The Pasadena Museum of California Art hosted Rolly’s debut museum exhibition “Until the Road Forgets” which featured his first large scale work, “The Awakening” which is composed of roughly 220 photographic elements. It was a twenty-foot 360 degrees panorama of Old Town Prague with flaming skies and figures floating in the air. This marked the advent of a visual theme that would continue in his work - the merging of the spiritual and the material, the worlds both seen and unseen into a single image, where the photograph brought the realism while the paint expressed the abstraction of the world around the subject.

Rolly does not shy away from difficult subjects even Biblical ones. 2005 saw the commissioning of the fourteen traditional “Stations of the Cross” which debuted at Asbury Theological Seminary in Kentucky and was followed by “Broken – The Last Supper” which was photographed with all developmentally disabled adults. He continues working on the series “In the Time of the Judges” from the Old Testament book of the same name. Rolly’s aim is to express the raw, unadulterated narrative in its most honest form.

But it’s not often that someone bases and entire film around your work. In 2015 Kevin was asked to create a nine-piece original series as the centerpiece for the movie “Magnum Opus” directed by Kevin Elliot and starring Adam Harrington as protagonist Daniel Cliff - a soldier-turned-artist who encodes his work with secret information to expose corruption within the government. Rolly was on set to train Adam how to paint and photograph like him. The crew even dressed Harrington to look like Rolly.

Shortly after this Rolly branched out to include gunpowder in his work, igniting it on the surface of the panels to greater intensify the work and was commissioned by SONY Pictures to create an original gunpowder work for the blu-ray release of Girl in the Spiderweb. He is now creating a series of oilgraph/gunpowder works to explore the horrors of the war in Ukraine.

Kevin Rolly has his home and studio at The Brewery Art Colony, the largest art colony in the world and is co-owner of Big Art Labs, a 160,000 sq/ft warehouse compound dedicated to 24/7 access to artists of all disciplines.

 

ARTIST STATEMENT

“You meet people along the way… The way stops and ports of call, villages of friends and lovers, all blend, like in a dream in the waking hours. This is how I see. This is how I remember. I cannot do it any other way. Light and dark. Gain and loss. The joys of giving and the pain of letting go. The lessons we learn along that road are often forgotten, for we are leaky vessels at best. We forget and journey back down the roads that are familiar. Maybe this time it will be different…
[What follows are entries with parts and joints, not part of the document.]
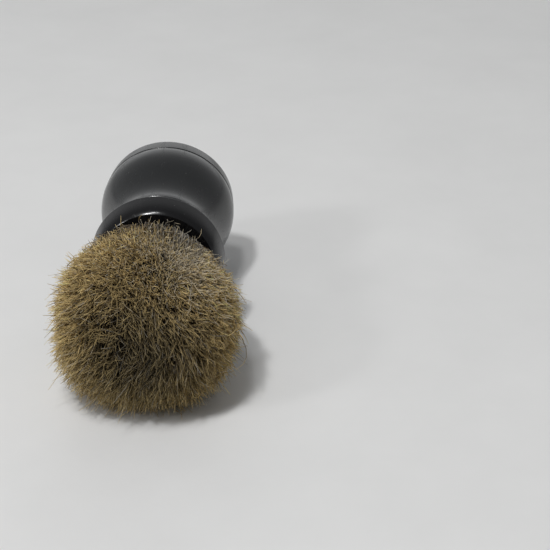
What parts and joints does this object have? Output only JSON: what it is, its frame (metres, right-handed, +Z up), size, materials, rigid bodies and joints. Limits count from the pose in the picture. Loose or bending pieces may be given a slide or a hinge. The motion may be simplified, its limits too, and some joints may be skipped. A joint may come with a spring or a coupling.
{
  "type": "shaving brush",
  "caption": "Shaving brush lying on its side: turned bulb handle with a foot disc, a screwed-on bead collar and a flared knot of natural hair that springs back when bent.",
  "frame": {"origin": "middle of the brush's footprint, on the table it lies on", "axes": "+Z up from the table; the brush's axis lies in the YZ plane, with the hair towards -Y and the foot towards +Y; +X is to the right seen from the hair's end"},
  "size_m": [0.0428, 0.0852, 0.0422],
  "materials": {
    "handle_black": "black, polished by use, fine handling marks",
    "collar_black": "jet black, high gloss",
    "plaster": "cast, chalky",
    "fibre": "matt vulcanised fibre",
    "cup_metal": "drawn, satin",
    "cement": "cured amber resin",
    "cord": "waxed cotton cord",
    "hair": "natural hair, tan with dark roots, dry"
  },
  "bodies": {
    "handle": {"handle_body": "handle_black", "foot_disc": "handle_black", "handle_filling": "plaster"},
    "washer": {"collar_washer": "fibre"},
    "knot": {"collar": "collar_black", "knot_cup": "cup_metal", "knot_cement": "cement", "knot_binding": "cord", "hair_root": "hair"},
    "crown": {"bristle_crown": "hair"}
  },
  "joints": [
    {"name": "collar_lift", "type": "slide", "parent": "handle", "child": "washer", "axis": [0, -0.9986, 0.0523], "range_m": [0, 0.0061]},
    {"name": "collar_turn", "type": "hinge", "parent": "washer", "child": "knot", "pos_m": [0, 0.0114, 0.01905], "axis": [0, -0.9986, 0.0523], "range_deg": [0, 1080]},
    {"name": "hair_bend", "type": "hinge", "parent": "knot", "child": "crown", "pos_m": [0, 0.00231, 0.01952], "axis": [0, 0, 1], "range_deg": [-20, 20], "stiffness_Nm_per_rad": 0.04}
  ],
  "couplings": [
    {"joint": "collar_lift", "follows": "collar_turn", "m_per_rad": 0.00031831}
  ]
}
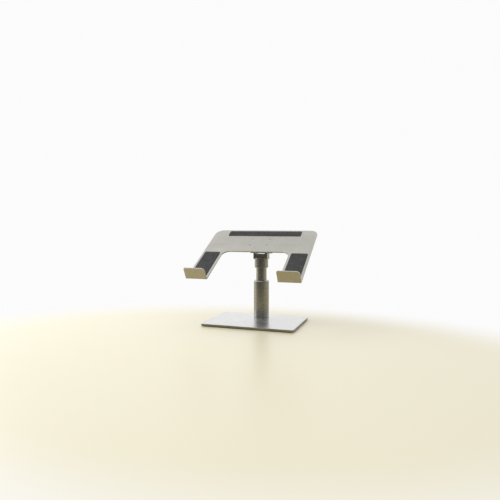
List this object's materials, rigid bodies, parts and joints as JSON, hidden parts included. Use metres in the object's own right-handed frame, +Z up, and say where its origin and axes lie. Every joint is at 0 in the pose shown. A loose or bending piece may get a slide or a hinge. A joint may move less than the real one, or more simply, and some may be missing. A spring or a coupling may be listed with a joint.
{
  "type": "laptop stand",
  "caption": "Desk laptop stand: rectangular plate base, telescoping round column with twist lock, friction hinge and a folded U-shaped tray with two front lips.",
  "frame": {"origin": "centre of the column's axis on the desk, at the underside of the base pad", "axes": "+Z up along the column; -Y is the front, where the laptop's front edge rests; +X is the right-hand side seen from the front; stored with the tray tilted at 29.2 degrees"},
  "size_m": [0.272, 0.2089, 0.2249],
  "materials": {
    "satin_aluminium": "fine-blasted and clear anodised, satin",
    "bright_steel": "bright satin plate, clear reflections",
    "zinc_steel": "zinc plated",
    "nylon": "moulded black nylon",
    "silicone": "matt black silicone"
  },
  "bodies": {
    "base": {"base_pad": "silicone", "base_plate": "bright_steel", "base_screw_1": "zinc_steel", "base_screw_2": "zinc_steel", "base_screw_3": "zinc_steel", "foot_plug": "zinc_steel", "column_tube": "satin_aluminium", "collar_sleeve": "zinc_steel", "clamp_collet": "nylon"},
    "twist_lock": {"lock_collar": "satin_aluminium"},
    "riser": {"inner_tube": "satin_aluminium", "slide_bush": "nylon", "hinge_head": "satin_aluminium", "grub_screw_1": "zinc_steel", "grub_screw_2": "zinc_steel", "hinge_bolt": "zinc_steel", "hinge_nut": "zinc_steel", "disc_spring_1": "zinc_steel", "disc_spring_2": "zinc_steel", "friction_washer_left": "nylon", "friction_washer_right": "nylon", "hinge_cap_left": "nylon", "hinge_cap_right": "nylon"},
    "tray": {"tilt_knuckle": "satin_aluminium", "tray_plate": "satin_aluminium", "tray_screw_1": "zinc_steel", "tray_screw_2": "zinc_steel", "tray_screw_3": "zinc_steel", "tray_screw_4": "zinc_steel", "arm_pad_left": "silicone", "arm_pad_right": "silicone", "lip_pad_left": "silicone", "lip_pad_right": "silicone", "rear_pad": "silicone"}
  },
  "joints": [
    {"name": "collar_twist", "type": "hinge", "parent": "base", "child": "twist_lock", "pos_m": [0, 0, 0.09115], "axis": [0, 0, 1], "range_deg": [0, 90]},
    {"name": "height_slide", "type": "slide", "parent": "base", "child": "riser", "axis": [0, 0, 1], "range_m": [-0.03, 0.012]},
    {"name": "tilt_hinge", "type": "hinge", "parent": "riser", "child": "tray", "pos_m": [0, 0, 0.1792], "axis": [1, 0, 0], "range_deg": [-29, 11]}
  ]
}
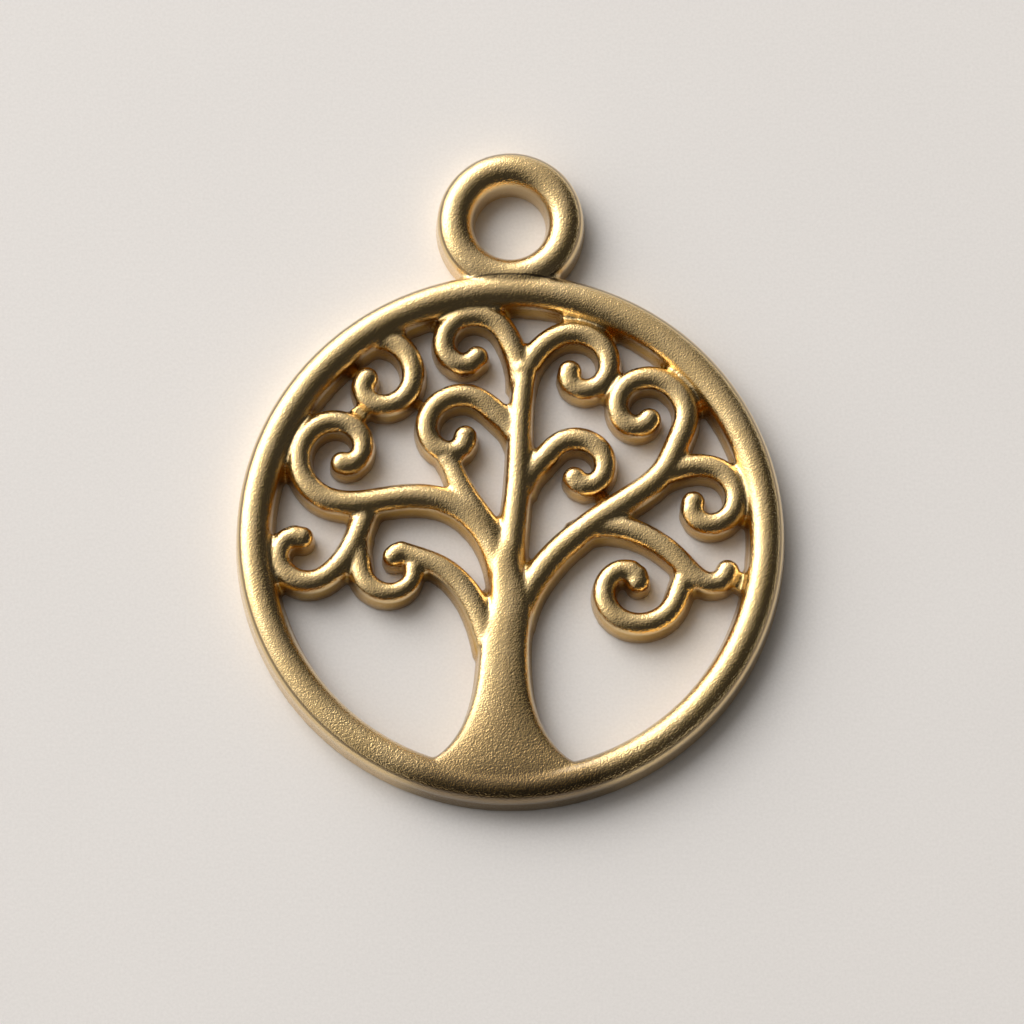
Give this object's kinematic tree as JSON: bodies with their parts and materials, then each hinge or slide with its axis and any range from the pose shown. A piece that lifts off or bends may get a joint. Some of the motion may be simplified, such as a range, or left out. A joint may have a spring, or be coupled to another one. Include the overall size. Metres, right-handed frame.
{
  "type": "tree of life pendant",
  "caption": "Round openwork charm: a domed ring framing a tree with scrolling branches, with a cast hanging loop.",
  "frame": {"origin": "middle of the round frame, on the flat back, which lies on the trunk's line", "axes": "+Z out of the decorated face, +Y towards the hanging loop, +X to the right seen from the front"},
  "size_m": [0.02, 0.0246, 0.0016],
  "materials": {
    "gold": "satin gold plate with a fine cast grain"
  },
  "bodies": {
    "root": {"charm": "gold"}
  },
  "joints": []
}
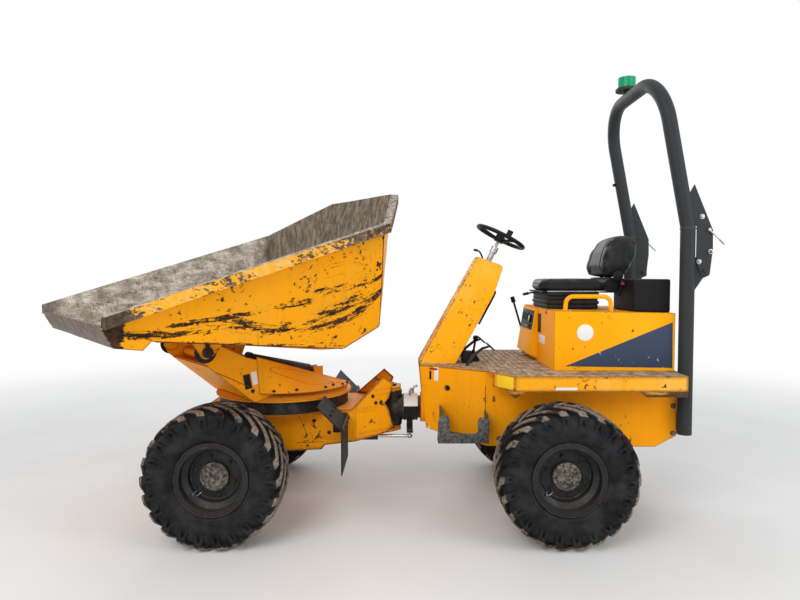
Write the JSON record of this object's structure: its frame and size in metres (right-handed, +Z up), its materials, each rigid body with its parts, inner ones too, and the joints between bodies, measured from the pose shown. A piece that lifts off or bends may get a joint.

Filling up with life is both ecstatic and heartbreaking, yet we continually return to that well. It is still a hope, albeit faint sometimes, that continually draws us to travel further. We yearn to love and to be loved, to do something that is significant. That does not always happen. Brokeness is a necessity of growth, but pain is never wasted. Leonard Cohen wrote “There is a crack, a crack in everything…that’s how the light gets in.” In these images are my own story, my friends’ stories and, what I trust, are yours as well.”

I have always been interested in the hidden being revealed, both in people’s personal journeys and in my own. Everyone has a story. What I concern myself with is telling those stories with honesty and dignity. In each of us there is both darkness and light. To tell our stories without one or the other is to be disingenuous to our nature. In the end, however, it is the light that breaks through the darkness that I search for the most. Yet, the darkness still needs to be present. It reveals the need of the light while we are still in this painful theatre of our humanity.

For me photography is listening. If I do my job then the story is written in the image and ultimately tells everyone’s story. The process of revealing the image through the oil only extends the journey of the light breaking through. It illuminates what I believe is the world both seen and unseen.